The most famous example of a doctor respecting a hunger striker’s wish is the so-called Kalk refusal. Dr John Kalk was a physician in South Africa involved in the treatment of anti-apartheid activists in the early 1980s who protested their indefinite detention without trial by going on hunger strike. The South African government became anxious at the political embarrassment of these prisoners dying so transferred them to Johannesburg Hospital. Dr Kalk refused to forcefeed the prisoners as he felt this constituted torture, and refused to return the prisoners to custody as he felt that indefinite detention without trial was torture in terms of the effects on the prisoners’ mental health. Dr Kalk was interviewed about this aspect in relation to Guantanamo by the BBC after he was a co-signatory on the recent Lancet letter.

Thus it would appear that not only is a Guantanamo a legal black-hole, but also a black-hole of medical ethics where doctors can justify breaching informed patient consent, on the grounds of following orders of a “higher military authority”. This was not a defence at Nuremberg, and should not be used in Guantanamo.

It
is interesting to reflect on the guidelines for medical staff treating detainees from the Pentagon [PDF] compared to that of the UK military [PDF]. Nowhere in the Pentagon guidelines does it explicity state that detainees have the right to the same medical care as those of anyone else, under the Geneva convention and UN declarations, as well as a right to confidentiality and informed patient consent. In the case of hunger striking, this is not synonymous with attempted suicide as the Pentagon have attempted to state. Indeed as Dr Reyes commented in 1998 “It is inappropriate to assert, however, that hunger strikers should be placed in the same category as persons intending to commit suicide. This is a simplistic approach to the issue which wrongly reduces it to purely medical terms”.

Finally the recent descriptions of the suicides of 3 inmates at Guantanamo as “a good PR move” and “an act of war” by the US administration clearly shows a complete lack of insight and humanity into the medical aspects. It is vital that the prisoners in Guantanamo are allowed immediate, independent and unfettered access to outside physicians and for these results to be made public (the Red Cross have a long-standing practice of not speaking publicly, and it is not known if they have seen the forcefeeding regime).

Outside of the medical aspects, I would concur with President Bush in his October 2005 statement that “Each individual is presumed innocent and entitled to due process and a fair trial” . However, I believe he was referring to his colleague Scooter Libby rather than the individuals being held in Guantanamo. No-one should be beyond either the law or appropriate ethical treatment.

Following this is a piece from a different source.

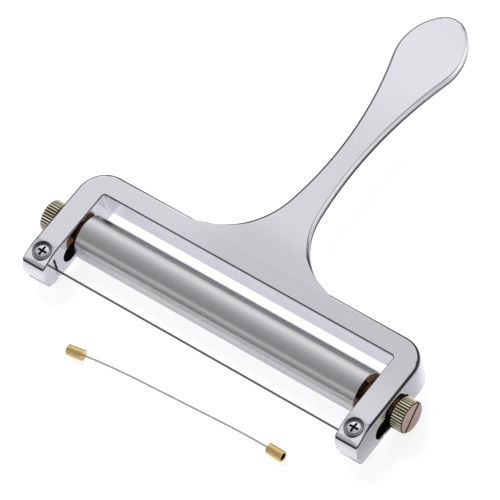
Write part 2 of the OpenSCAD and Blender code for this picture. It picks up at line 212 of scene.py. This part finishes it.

Dr David Nicholl, MBChB FRCP PhD is a consultant neurologist and honorary senior lecturer at City Hospital Hospital & Queen Elizabeth Hospital, Birmingham and the University of Birmingham, England. He grew up in Belfast, Northern Ireland and has been active as a human rights activist on Guantanamo as a supporter of Amnesty International and Reprieve. He completed the 2005 London marathon dressed in an orange Gitmo suit to raise awareness of the legal issues related to detention without trial.